I represent a division where there are long-term hirings. While the last hon. Member has been speaking I have been working out precisely what the Bill means to the industry. Fifty-two contributions of 4½d. come to 234 pence. On a six months' hiring the farmer will benefit to the extent of 2s. 5¼d.

Mr. RICKARDS

A gesture.

Mr. HOPKIN

For a 12 months' hiring he will benefit to the extent of 4s. 10½d. I entirely agree with the hon. Member for Gorbals (Mr. Buchanan) that this money can be spent in a far better way in increasing the benefits of those who come under the scheme.

4.18 p.m.

Mr. TINKER

May I put it to the hon. Member who supports the Clause whether it is worth all the trouble of a new Clause to secure the slight benefit that will be given back to the farmers? The hon. Member was pleased to make a gesture by paying into the common pool for the benefit of his unfortunate brethren, but he goes on to ask for something back. The gesture might as well be whole-hearted or not be made at all. It is not worth putting the Minister to the trouble of bringing in a new Clause if there is practically nothing in it. If it meant much more than that, I should argue that the unfortunate people who happen to get out of work are more deserving of help than anyone else. I think the whole burden ought to be borne by the State but, if Parliament decides on a contributory scheme, there should be no question of any rebate. We remember that there was a lot of trouble over it under the old Act. Only this week I had a letter asking if there was no chance of the writer getting any repayment because he had been paying for a number of years and had not drawn anything. He had inquired at the Employment Exchange and was told he had better ask his Member of Parliament. I shall have the task of telling him—I shall not say I agree with it: I shall be more diplomatic than that—that there is nothing for it as Parliament has decided that there is no repayment. If you adopt this you are inviting trouble. I should advise the Minister on the whole not to accept the Clause. It will be to the advantage of everyone if it is rejected.

4.21 p.m.

The PARLIAMENTARY SECRETARY to the MINISTRY of LABOUR (Lieut.-Colonel Muirhead)

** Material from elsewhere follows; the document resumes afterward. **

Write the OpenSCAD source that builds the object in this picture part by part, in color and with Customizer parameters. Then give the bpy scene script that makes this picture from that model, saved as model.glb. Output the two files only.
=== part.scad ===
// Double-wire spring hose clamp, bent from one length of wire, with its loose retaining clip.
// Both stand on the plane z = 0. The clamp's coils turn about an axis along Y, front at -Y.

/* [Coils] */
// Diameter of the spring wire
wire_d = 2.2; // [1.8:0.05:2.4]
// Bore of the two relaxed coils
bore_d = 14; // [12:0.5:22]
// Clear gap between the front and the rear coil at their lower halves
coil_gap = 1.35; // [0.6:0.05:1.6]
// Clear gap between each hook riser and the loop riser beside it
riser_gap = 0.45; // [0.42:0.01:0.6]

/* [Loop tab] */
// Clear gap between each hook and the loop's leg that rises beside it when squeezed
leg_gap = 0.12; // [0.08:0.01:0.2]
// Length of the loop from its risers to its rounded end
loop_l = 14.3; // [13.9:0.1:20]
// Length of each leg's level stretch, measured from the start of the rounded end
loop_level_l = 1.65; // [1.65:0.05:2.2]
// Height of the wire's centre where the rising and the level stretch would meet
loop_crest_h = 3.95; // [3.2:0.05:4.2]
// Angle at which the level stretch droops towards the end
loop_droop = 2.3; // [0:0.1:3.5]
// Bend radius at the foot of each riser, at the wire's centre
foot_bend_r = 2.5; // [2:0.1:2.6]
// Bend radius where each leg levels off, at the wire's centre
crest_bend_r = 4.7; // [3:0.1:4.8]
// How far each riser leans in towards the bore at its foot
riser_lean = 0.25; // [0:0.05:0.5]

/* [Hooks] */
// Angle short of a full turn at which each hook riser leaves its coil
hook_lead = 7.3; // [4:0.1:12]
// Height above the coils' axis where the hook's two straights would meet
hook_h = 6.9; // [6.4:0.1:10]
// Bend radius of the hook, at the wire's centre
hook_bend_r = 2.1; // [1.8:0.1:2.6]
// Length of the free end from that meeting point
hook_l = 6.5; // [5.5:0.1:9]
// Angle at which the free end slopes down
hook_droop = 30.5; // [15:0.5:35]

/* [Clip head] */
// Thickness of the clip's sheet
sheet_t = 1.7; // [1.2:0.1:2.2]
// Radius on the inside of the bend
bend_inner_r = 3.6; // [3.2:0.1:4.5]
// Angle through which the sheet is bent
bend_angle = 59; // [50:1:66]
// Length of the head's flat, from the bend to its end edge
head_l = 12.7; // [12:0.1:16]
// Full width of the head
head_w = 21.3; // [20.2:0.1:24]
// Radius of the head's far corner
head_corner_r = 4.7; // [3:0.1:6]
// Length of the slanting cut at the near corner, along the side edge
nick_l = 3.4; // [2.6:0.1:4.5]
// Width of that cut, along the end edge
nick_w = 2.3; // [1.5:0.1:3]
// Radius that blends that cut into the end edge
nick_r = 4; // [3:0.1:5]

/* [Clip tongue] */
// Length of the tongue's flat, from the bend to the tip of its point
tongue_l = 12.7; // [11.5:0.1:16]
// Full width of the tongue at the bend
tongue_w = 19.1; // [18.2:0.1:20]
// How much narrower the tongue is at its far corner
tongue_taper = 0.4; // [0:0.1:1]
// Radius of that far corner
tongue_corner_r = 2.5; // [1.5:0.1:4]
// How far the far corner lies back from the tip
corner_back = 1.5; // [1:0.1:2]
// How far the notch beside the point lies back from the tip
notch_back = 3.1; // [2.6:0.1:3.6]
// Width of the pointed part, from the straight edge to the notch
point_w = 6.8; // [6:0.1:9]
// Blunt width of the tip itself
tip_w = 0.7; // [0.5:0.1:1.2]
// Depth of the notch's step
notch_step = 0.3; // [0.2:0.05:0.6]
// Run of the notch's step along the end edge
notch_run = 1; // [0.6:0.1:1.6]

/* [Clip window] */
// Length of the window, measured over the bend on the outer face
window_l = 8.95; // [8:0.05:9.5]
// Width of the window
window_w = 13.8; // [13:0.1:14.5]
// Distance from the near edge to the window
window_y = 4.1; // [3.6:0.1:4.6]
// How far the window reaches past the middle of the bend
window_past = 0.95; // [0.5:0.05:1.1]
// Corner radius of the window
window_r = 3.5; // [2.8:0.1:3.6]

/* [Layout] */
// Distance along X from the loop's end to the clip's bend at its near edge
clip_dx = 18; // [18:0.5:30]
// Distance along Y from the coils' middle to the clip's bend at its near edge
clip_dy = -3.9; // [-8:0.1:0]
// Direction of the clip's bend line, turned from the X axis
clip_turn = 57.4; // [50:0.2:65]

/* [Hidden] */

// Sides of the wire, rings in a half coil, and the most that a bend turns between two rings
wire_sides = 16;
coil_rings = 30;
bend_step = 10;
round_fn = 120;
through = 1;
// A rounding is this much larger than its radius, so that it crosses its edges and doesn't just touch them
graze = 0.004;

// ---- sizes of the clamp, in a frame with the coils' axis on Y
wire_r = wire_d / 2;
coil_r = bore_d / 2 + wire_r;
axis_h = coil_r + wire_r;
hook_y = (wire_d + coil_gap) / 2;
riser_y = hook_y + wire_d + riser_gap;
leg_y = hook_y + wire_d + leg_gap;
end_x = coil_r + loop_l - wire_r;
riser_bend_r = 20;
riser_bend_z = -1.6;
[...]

I think it is quite clearly recognised on all sides of the House that the proposal contained in this Clause is one that can be considered in due course by the Statutory Committee when it makes recommendations on the finance of the scheme. I should like to associate myself with the right hon. Gentleman the Member for North Cornwall (Sir F. Acland) in acquitting both himself and my hon. Friends of any desire to make a political demonstration. The House knows well that the right hon. Gentleman has been extremely interested in this question for many years. The particular schemes with which he associated himself were closely examined by my Department when this Bill was being constructed.

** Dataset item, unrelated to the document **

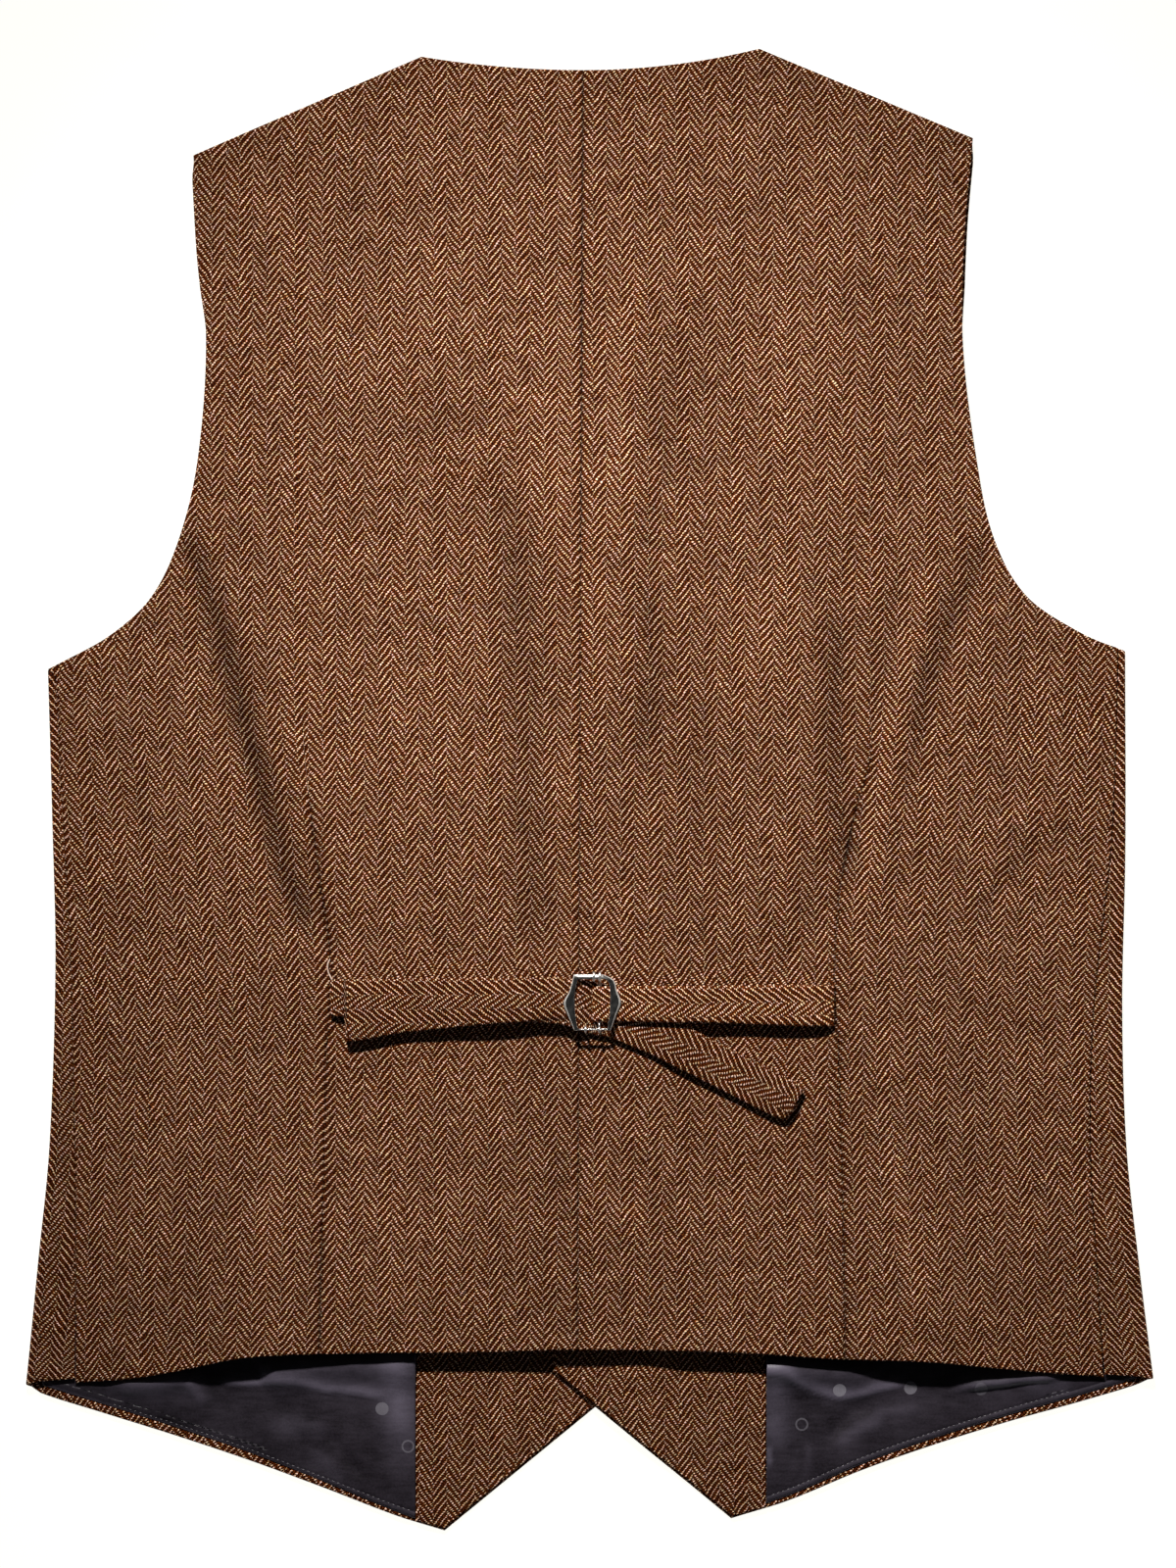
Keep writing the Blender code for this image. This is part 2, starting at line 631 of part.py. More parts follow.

I certainly appreciate the genuine feeling which has prompted the Movers of the Clause to carry their case from the Committee to the Floor of the House. They are prompted by a very genuine desire to do everything they possibly can to encourage continuous employment, and to do nothing to discourage it. They speak for the large and numerous parts of the country where hitherto the long-term hiring principle has not obtained. But really there is this fundamental point. Their proposal is for a refund, and the principle of a refund pure and simple in unemployment insurance went by the board over 10 years ago. Long-term hiring on the other hand, after all, is a proposal for giving a rebate in consideration of a definite obligation which the employer and the employed undertake. That is the fundamental difference.

The proposal of the new Clause is a definite inroad into the principle of insurance. The proposal for a rebate pure and simple is inconsistent with the social insurance principle on which we have based the Bill. That is the fundamental point upon which my right hon. Friend feels unable to accept the Clause. I should like to add that it is quite wrong to imagine that the long-term hiring principle is one that has any geographical limit. Though it may not be the practice in other parts of the country, there is no reason why it should not be. The long-term hiring principle which the Clause proposes is equally applicable to any particular part of England where employers and employed agree to adopt it.

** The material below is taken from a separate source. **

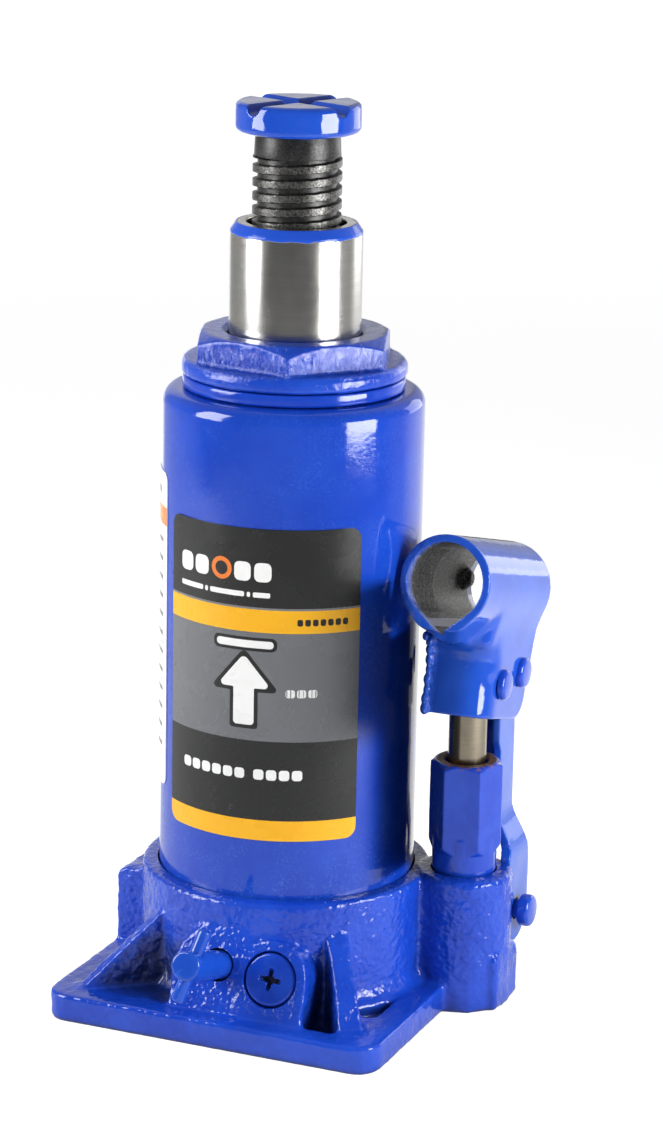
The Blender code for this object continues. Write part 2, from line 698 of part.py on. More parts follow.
# ================================================================ hand pump
def pump_cylinder():
    body = sheet(hexagon(PUMP_HEX_R, PUMP_HEX_TURN), 47.6, PUMP_TOP_Z, PUMP_AXIS)
    chamfer = turned([(0, PUMP_TOP_Z), (9.0, PUMP_TOP_Z), (11.6, PUMP_TOP_Z - 1.6),
                      (11.6, 49.4), (9.2, 47.0), (0, 47.0)], 20, False, PUMP_AXIS)
    neck = turned([(0, 52.0), (PUMP_NECK_R, 52.0), (PUMP_NECK_R, 41.2), (9.3, 41.0),
                   (9.3, 23.8), (8.6, 23.1), (0, 23.1)], 20, False, PUMP_AXIS)
    body = join(common(body, chamfer), neck)
    body = cut(body, rod(PUMP_BORE_R, 10.0, 80.0, 20, PUMP_AXIS))
    finish(body, "pump_cylinder", "pump_paint", (PUMP_X, PUMP_Y, 0))


def pump_washer():
    finish(tube(9.1, 6.3, 21.8, 22.8, 20, PUMP_AXIS), "pump_washer", "washer_copper")


def pump_plunger():
    r = PLUNGER_R
    body = turned([(0, 105.4), (2.6, 105.2), (4.6, 104.2), (r, 102.4), (r, 44.6), (4.0, 44.6),
                   (4.0, 40.0), (r, 40.0), (r, 36.6), (r - 0.6, 36.0), (0, 36.0)],
                  20, False, PUMP_AXIS)
    body = cut(body, pin_bore(PLUNGER_PIN, 40.0, 65.0))
    finish(body, "pump_plunger", "plunger_steel", (PUMP_X, *PLUNGER_PIN))


def plunger_seal():
    finish(tube(5.75, 4.3, 40.3, 44.3, 20, PUMP_AXIS), "plunger_seal", "plunger_seal_rubber",
           (PUMP_X, PUMP_Y, 42.0))


# ================================================================ lever
# half widths and heights of the neck and of the vee under the front of the tube
NECK_HALF = [(10.0, 8.8), (10.3, 12.6), (10.9, 16.6), (12.0, 20.8), (13.1, 24.6)]
VEE_HALF = [(9.8, 18.4), (3.4, 11.2)]
# (y, z) side view of the neck
FLARE = [(SKIRT_NOSE_Y, 2.0), (-13.2, 6.5), (-16.4, 9.8), (-22.0, 12.0), (TUBE_Y0, 14.4),
         (TUBE_Y0, 26.0), (TUBE_Y1, 26.0), (TUBE_Y1, 14.0), (SKIRT_REAR_Y, 9.0),
         (SKIRT_REAR_Y, 2.0)]


def u_plan(half, nose_y, tank_side_r, outside_r, outside_steps, rear_y):
    """U in plan, closed at the front, with a bend of its own on either side."""
    return (arc(PUMP_X - half + tank_side_r, nose_y + tank_side_r, tank_side_r, 180, 270, 4)
            + arc(PUMP_X + half - outside_r, nose_y + outside_r, outside_r, 270, 360,
                  outside_steps)
            + [(PUMP_X + half, rear_y), (PUMP_X - half, rear_y)])


def skirt_plan(inset, rear_y):
    return u_plan(SKIRT_HALF_X - inset, SKIRT_NOSE_Y + inset, SKIRT_TANK_SIDE_R - inset,
                  SKIRT_OUTSIDE_R - inset, 7, rear_y)


def socket_skirt():
    side = arc(SKIRT_REAR_Y - SKIRT_HEEL_R, SKIRT_Z0 + SKIRT_HEEL_R, SKIRT_HEEL_R, 0, -90, 6) \
        + [(-40.0, SKIRT_Z0), (-40.0, 40.0), (SKIRT_REAR_Y, 40.0)]
    return common(sheet(skirt_plan(0.0, SKIRT_REAR_Y), SKIRT_Z0, TUBE_UP - 8.0),
                  sheet(side, *LEVER_SPAN, SIDE))


def socket_neck():
    """The plate flares from the skirt out to the tube, with a vee under the tube's front."""
    plan = u_plan(NECK_HALF_X, NECK_NOSE_Y, NECK_TANK_SIDE_R, NECK_OUTSIDE_R, 6, 40.0)
    vee = common(sheet(mirrored(VEE_HALF) + [(PUMP_X, 24.0)], 8.0, 60.0, FRONT),
                 sheet(FLARE, *LEVER_SPAN, SIDE))
    neck = common(sheet(mirrored(NECK_HALF), -60.0, 60.0, FRONT),
                  sheet(FLARE, *LEVER_SPAN, SIDE), sheet(plan, 0.0, 30.0))
    return join(neck, vee)


def socket_bore():
    """Inside of the rolled tube, drawn down to a point along the bottom."""
    a = math.degrees(math.acos(TUBE_BORE_R / TUBE_SEAM))
    outline = arc(PUMP_X, TUBE_UP, TUBE_BORE_R, -90 + a, 270 - a, 22)
    return sheet(outline + [(PUMP_X, TUBE_UP - TUBE_SEAM)], -60.0, 60.0, FRONT)


def handle_socket():
    """Drawn in the lever's own frame, then tilted about the plunger pin."""
    outline = arc(PUMP_X, TUBE_UP, TUBE_R, 0, 360, 32)[:-1]
    body = join(sheet(outline, -TUBE_Y1, -TUBE_Y0, FRONT), socket_skirt(), socket_neck())
    body = cut(body, socket_bore(), sheet(skirt_plan(SKIRT_WALL, 60.0), -40.0, SKIRT_ROOF))
    # pressed-in stop for the handle, on the tank side near the rear end
    dimple = turned([(0, 4.4), (1.6, 4.1), (3.0, 3.0), (3.8, 0.0), (0, 0.0)], 12, False,
                    shifted(PUMP_X - TUBE_BORE_R - 1.0, 15.5, TUBE_UP + 1.0) @ SIDE)
    body = join(body, dimple)
    body.data.transform(shifted(0, *PLUNGER_PIN)
                        @ Matrix.Rotation(math.radians(-LEVER_TILT), 4, 'X'))
    body = cut(body, pin_bore(PLUNGER_PIN), pin_bore(TOP_PIN))
    finish(body, "handle_socket", "socket_paint", (PUMP_X, *PLUNGER_PIN))


def link_cheek(side):
    """Strip left (-1) or right (+1) of the pump axis, spreading around the base lug."""
    top_in, top_out, foot_in, foot_out = 4.1, 6.5, 8.4, 11.4
    strip = [(top_in, 108.0), (top_out, 108.0), (top_out, 57.0), (foot_out, 44.0),
             (foot_out, 8.0), (foot_in, 8.0), (foot_in, 43.0), (top_in, 56.0)]
    outline = [(PUMP_X + side * w, z) for w, z in strip]
    if side < 0:
        outline.reverse()      # same winding on both sides
    return sheet(outline, -42.0, -14.0, FRONT)


def link():
    """Stamped channel: two cheeks and a rear web."""
    web = box((PUMP_X - 5.5, 32.5, 60.0), (PUMP_X + 5.5, 34.9, 104.2))
    body = join(link_cheek(-1), link_cheek(1), web)
    top_y, top_z = TOP_PIN
    side = ([(21.9, 77.5), (23.6, 74.5), (23.6, 45.0), (20.9, 42.4), (20.9, 24.0)]
            + arc(*BASE_PIN, 10.0, 228, 360, 10)
            + [(37.6, 32.0), (37.0, 42.0), (35.4, 54.0), (34.9, 62.0), (34.9, 98.0)]
            + arc(top_y + 0.2, top_z, 6.5, 0, 9, 1) + arc(top_y + 0.2, top_z, 6.5, 73, 180, 7))
    body = common(body, sheet(side, *LEVER_SPAN, SIDE))
    # lower pivot, and the upper pivot slot with the play that the lever needs
    r = PIN_R + 0.75
    slot = arc(top_y + 0.25, top_z, r, -90, 90, 8) + arc(top_y - 1.75, top_z, r, 90, 270, 8)
    body = cut(body, pin_bore(BASE_PIN), sheet(slot, *LEVER_SPAN, SIDE))
    finish(body, "link", "link_paint", (PUMP_X, *BASE_PIN))


def rivet(name, pin):
    """Pin through the skirt with a head at each end."""
    x0, x1 = PUMP_X - SKIRT_HALF_X - GAP, PUMP_X + SKIRT_HALF_X + GAP
    r, h = RIVET_HEAD_R, RIVET_HEAD_H
    profile = [(0, x1 + h), (r - 1.0, x1 + h), (r, x1 + h - 1.0), (r, x1), (PIN_R, x1),
               (PIN_R, x0), (r - 0.4, x0), (r - 0.4, x0 - h + 0.8), (r - 1.2, x0 - h),
               (0, x0 - h)]
    finish(turned(profile, 16, False, along_x(*pin)), name, "pin_paint", (PUMP_X, *pin))


def link_base_pin():
    """Lower pin, headed on the outside, with a washer clip on the tank side."""
    x0, x1 = PUMP_X - 14.6, PUMP_X + 13.2
    place, origin = along_x(*BASE_PIN), (PUMP_X, *BASE_PIN)
    profile = [(0, x1 + 3.6), (4.0, x1 + 3.6), (4.8, x1 + 2.8), (4.8, x1), (PIN_R, x1),
               (PIN_R, x0), (2.4, x0 - 0.6), (0, x0 - 0.6)]
    finish(turned(profile, 18, False, place), "link_base_pin", "pin_paint", origin)
    finish(tube(5.2, PIN_R + GAP, PUMP_X - 13.2, PUMP_X - 11.8, 18, place),
           "link_pin_clip", "clip_steel", origin)


# ================================================================ valves
def release_valve():
    place = tilted(VALVE_FACE)
    pin_place = place @ shifted(0, 0, CROSS_PIN_UP) @ turned_about_z(CROSS_PIN_TURN) \
        @ frame((1, 0, 0), (0, 0, -1), (0, 1, 0))
    r = VALVE_STEM_R
    stem = turned([(0, 23.9), (r - 0.5, 23.9), (r, 23.4), (r, -3.0), (3.0, -3.0), (3.0, -5.4),
                   (r, -5.4), (r, -17.0), (2.2, -17.8), (1.4, -17.8), (0.9, -17.4),
                   (0, -17.4)], 20, False, place)
    stem = cut(stem, rod(2.25, -12.0, 12.0, 16, pin_place))
    finish(stem, "release_valve_stem", "valve_paint", VALVE_FACE)

    pin = turned([(0, 11.0), (1.4, 11.0), (1.95, 10.4), (1.95, -10.4), (1.4, -11.0),
                  (0, -11.0)], 14, False, pin_place)
    finish(pin, "release_valve_cross_pin", "cross_pin_paint", VALVE_FACE)

    o_ring = turned([(4.5, -3.4), (4.5, -5.0), (3.9, -5.1), (3.3, -5.1), (3.3, -3.3),
                     (3.9, -3.3)], 18, True, place)
    finish(o_ring, "release_valve_o_ring", "o_ring_rubber", VALVE_FACE)
    ball("release_valve_ball", 2.4, inside_bore(VALVE_FACE, RELEASE_BALL_DEPTH), "ball_steel")


# tapered slots of the plug's cross recess: turn in degrees, depth, half width of the
# floor, height of the last point above the face
RECESS_SLOTS = [(-3.0, 3.2, 1.3, 0.8), (87.0, 3.0, 1.2, 0.9)]


def overload_valve_plug():
    place = tilted(PLUG_FACE)
    plug = turned([(0, -0.1), (PLUG_R - 0.9, -0.1), (PLUG_R, -1.0), (PLUG_R, -7.0),
                   (0, -7.0)], 28, False, place)
    bars = []
    for turn, depth, floor, rim in RECESS_SLOTS:
        slot = [(-3.7, 0.8), (-3.2, -0.1), (-floor, -depth), (floor, -depth), (3.2, -0.1),
                (3.7, rim)]
        bars.append(sheet(slot, -0.62, 0.62, place @ turned_about_z(turn) @ FRONT))
    finish(cut(plug, join(*bars)), "overload_valve_plug", "plug_paint")


def overload_spring():
    """Open coil between the plug and the ball."""
    turns, steps, r = 4, 8, 2.7
    z0, z1 = -14.6, -7.9
    curve = bpy.data.curves.new("coil", 'CURVE')
    curve.dimensions = '3D'
    curve.bevel_depth = 0.42 * MM
    curve.bevel_resolution = 0
    curve.use_fill_caps = True
    count = turns * steps
    angles = [2 * math.pi * i / steps for i in range(count + 1)]
    poly_spline(curve, [(r * math.cos(a), r * math.sin(a), z0 + (z1 - z0) * i / count)
                        for i, a in enumerate(angles)])
    obj = tool("coil", curve)
    obj.matrix_world = tilted(PLUG_FACE)
    finish(bake(obj), "overload_spring", "spring_steel")


def loose_balls():
    ball("overload_ball", 2.5, inside_bore(PLUG_FACE, OVERLOAD_BALL_DEPTH),
         "overload_ball_steel")
    ball("suction_ball", 2.5, (PUMP_X, PUMP_Y, 17.0), "check_ball_steel")
    ball("delivery_ball", 2.5, (*DELIVERY, 16.0), "check_ball_steel")


base_casting()
reservoir_tank()
pressure_cylinder()
top_nut()
plain_rings()
ram_wiper()
ram_seal()
filler_plug()
labels()
ram()
extension_screw()
saddle()
screw_stop_ring()
pump_cylinder()
pump_washer()
pump_plunger()
plunger_seal()
handle_socket()
link()
rivet("plunger_pin", PLUNGER_PIN)
rivet("link_top_pin", TOP_PIN)
link_base_pin()
release_valve()
overload_valve_plug()
overload_spring()
loose_balls()
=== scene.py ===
"""Looks of the hydraulic bottle jack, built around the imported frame.

The jack stands on z = 0 with its ram on the Z axis. The hand pump and its lever stand at +X,
the valves face -Y and tilt upward. Shape sizes are in mm unless a comment says otherwise.
"""

import math
from functools import cached_property

import bmesh
import bpy
import numpy as np
from mathutils import Matrix, Vector, noise

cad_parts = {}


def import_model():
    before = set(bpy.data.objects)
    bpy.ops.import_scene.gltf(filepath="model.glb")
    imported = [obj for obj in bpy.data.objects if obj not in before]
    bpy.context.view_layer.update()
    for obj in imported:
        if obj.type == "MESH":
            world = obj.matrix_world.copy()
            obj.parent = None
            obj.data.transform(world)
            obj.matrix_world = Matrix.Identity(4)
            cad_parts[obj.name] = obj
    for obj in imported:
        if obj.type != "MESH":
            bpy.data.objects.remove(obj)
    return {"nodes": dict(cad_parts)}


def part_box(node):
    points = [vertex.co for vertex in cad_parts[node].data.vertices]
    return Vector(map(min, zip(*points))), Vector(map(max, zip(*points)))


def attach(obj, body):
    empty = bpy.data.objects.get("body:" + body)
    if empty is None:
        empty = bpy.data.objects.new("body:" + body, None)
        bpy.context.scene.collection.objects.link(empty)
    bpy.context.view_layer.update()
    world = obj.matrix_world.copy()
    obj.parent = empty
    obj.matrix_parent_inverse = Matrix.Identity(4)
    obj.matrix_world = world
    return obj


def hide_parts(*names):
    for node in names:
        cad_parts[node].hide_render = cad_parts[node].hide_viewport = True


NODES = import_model()["nodes"]
MM = 0.001


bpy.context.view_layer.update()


# ---------------------------------------------------------------- sizes read from the frame
def span(node):
    """Lowest and highest corner of a CAD node in mm."""
    return [[c / MM for c in corner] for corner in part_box(node)]


def centre(node):
    return [(low + high) / 2 for low, high in zip(*span(node))]


_lo, _hi = span("reservoir_tank")
TANK_R, TANK_Z0, TANK_Z1 = _hi[0], _lo[2], _hi[2]
_lo, _hi = span("ram")
RAM_R, RAM_Z0, RAM_TOP = _hi[0], _lo[2], _hi[2]
_lo, _hi = span("saddle")
SADDLE_R, SADDLE_Z0, SADDLE_Z1 = _hi[0], _lo[2], _hi[2]
_lo, _hi = span("base_casting")
PLATE_X, PLATE_Y = -_lo[0], _hi[1]
_lo, _hi = span("top_nut")
FLANGE_R, NUT_TOP = _hi[0], _hi[2]
_lo, _hi = span("handle_socket")
PUMP_X = (_lo[0] + _hi[0]) / 2
TUBE_R = (_hi[0] - _lo[0]) / 2
_lo, _hi = span("pump_cylinder")
PUMP_Y, PUMP_TOP = (_lo[1] + _hi[1]) / 2, _hi[2]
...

Question, "That the Clause be read a Second time," put, and negatived.

Mr. SPEAKER

The next Amendment that I select is that in the name of the hon. Member for Don Valley (Mr. T. Williams) and the hon. Member for Normanton (Mr. T. Smith).

Mr. T. WILLIAMS

May I ask you, Sir, whether the reason why the Amendment in the name of three of my hon. Friends in page 2, line 28, to leave out from "contributions" to "shall," in line 31, is not called is that it would conflict with the traditional policy of the House? I understand that doubts have existed whether it would add to the Treasury contribution. I take the opposite view. I rather think that, for the moment at all events, it would dispose of the Treasury contribution, and because of that fact I thought perhaps you might reconsider your decision and call the Amendment so that the question of the Government contribution should be dealt with.

Mr. SPEAKER

I am really under no obligation to tell the hon. Gentleman why I do not select the Amendment but since I came to the conclusion not to select it the reason why I did not do so has been strengthened by further consideration. I came to the conclusion that it was doubtful whether leaving out these words would have any effect at all and if it did have any effect it probably would raise the charge.

Mr. WILLIAMS

When we put the Amendment down we did not think the words meant anything. That is why we thought it might have been called since we really had a very substantial submission to make and we thought we could make it on an Amendment that did not mean much, as well as on any other Amendment.

Mr. SPEAKER

That enforces my decision not to select this Amendment.